And when it’s in there, it’s not lost. It has history, has everything. And with AI, you can analyze it, you can review it, you can analyze, you can bring pieces together at literally lightning speed. How’s it being sold to us? Oh, it’s good. We’re told. It’s progress we’re told. It’s necessary to keep ahead of the Chinese. We’re told that we hear it all the time. It’s the ultimate inefficiency. That’s what we’re told. And it’s a part of the promised new golden age that we’re in theoretically. Well, that’s what government promoters are saying, but is that the truth and is what it’s building something to preserve freedom as we’ve known it or perhaps a digital prison or a cage from which there is no escape. All right. Now, Leo, I gave a little bit extra information there, but from your research, where do you think all this globally orchestrated AI integration and data center construction, where’s it headed?

To what end?

Leo Hohmann:

It’s heading towards what I and others have called an algocracy. An algocracy is government by algorithm where you will have no more rights, you will have privileges and your privileges will be dependent upon your behavior and how much it is in compliance with the powers that be, or as some people say, the powers that ought not be. We’re increasingly ruled by a techno fascist oligarchy. I encourage your readers to look up the … There are people who are constructing this digital surveillance grid and there are people who are funding the digital surveillance grid and those were, as you pointed out, the types of people who accompanied President Trump on his trip to China. They were either building it or funding it, but there’s another crowd out there who are the philosophers, people like you all know a Harari on the left and Curtis Yarvin on the right.

What they seem to be proposing is a techno monarchy where you have corporate CEOs and tech bros running unelected experts running the whole show with no input from the people. And it’s going to become more and more obvious I think as we get into it in the months and years ahead as the fruit, the bitter fruit of all these data centers starts to manifest itself. Right now, most people don’t see it, although it’s already there and everything is still collecting data on you and we’re not sure why or where it’s heading, but you asked me in the previous segment to name some of the sources, your home, your apartment, everything in it is a surveillance center. Your car is a surveillance center, your doctor’s office, your dentist’s office, your grocery store is a surveillance center outfitted with cameras and setting the prices based on what they know about you personally.

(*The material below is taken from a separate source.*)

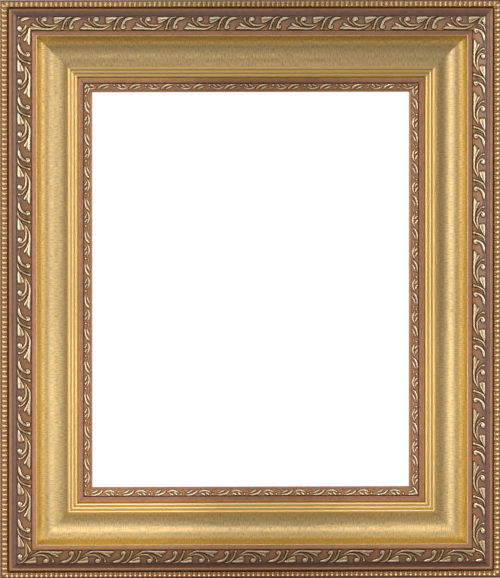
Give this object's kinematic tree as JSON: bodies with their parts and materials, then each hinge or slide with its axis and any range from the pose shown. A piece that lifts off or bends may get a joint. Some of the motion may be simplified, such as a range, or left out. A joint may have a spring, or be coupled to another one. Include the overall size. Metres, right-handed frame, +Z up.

Two people can be standing in an aisle and get two different prices on the same product now in some of these digitized grocery stores. The highways and byways with the flock cameras are all watching you and listening to you with cameras and speakers hooked to the internet twenty four seven. Your bank is a surveillance center with the coming digital programmable money. Your child’s school is a surveillance center. I did an article just this week on a preschool in Washington State where the teachers were being outfitted with cameras and documenting with video and audio everything that every student did during the school day, logging and taking notes on every facial expression, every word uttered, every reaction, every action of every little toddler in that preschool and the parents found out about it and were able to shut it down, but most of the time we’re not even aware of all of these different digital surveillance centers in every aspect of life as we go about our lives each day.

And so this is where it’s heading, but we haven’t gotten to … It’s already there, but we haven’t got to the point where they’re using all of this information to obviously, I should say, to obviously decrease your options in life. The whole reason to document everything a toddler is doing is so that you can make the decisions for the parents and the child and say what that child should go into professionally by the time he’s 10 or 11 years old. He will no longer have the choice of what he wants to do for a living. He’ll be told, “Oh, this child’s a plumber or a carpenter or this child should go into engineering and so forth.” This is what it’s about and it’s the same with creating criminals where no criminality exists. They want to be able to predict who the terrorists and criminals will be by logging and monitoring all of your social media posts and what you’re saying politically and so that they can have this sort of department of pre-crime where they’ll be able to predict Sebastian Gorka just admitted this, that he is now the top counter terrorism official in the Trump administration and he says that they’re going to be able to predict who the terrorists are, when and where they’re going to strike and take them out beforehand.

Sam Rohrer:

Leo, and again, people listening and say, “Oh, you got to be crazy. You’re not crazy.” That is what Sebastian Gorka said. The predictive piece of the equation was actually initiated, put forward, didn’t actually take root directly, but it was under Obama and I just share that because what we are talking about, Leo, is neither Republican nor Democrat. It is global. It is the elite mentality that says, “We don’t need God, we are God.” And now we’ve got a mechanism that can actually think quicker than any human being and we are so good. I was listening to one of the World Economic Forum people other day saying, “Look, come in and they’ve been very, very clear on it talking about that with the predictive analysis being so comprehensive as they say, “Look, we know how people are going to vote before they would ever vote. So therefore there’s coming a time when we’re not going to need to vote anymore because we already know what people are going to do so we’re just going to make it happen.” Ladies and gentlemen, it’s hard to comprehend, but this is in part the end and the direction of what we’re talking about with government, business, finance, security, everything all put together into one thing called AI and data centers.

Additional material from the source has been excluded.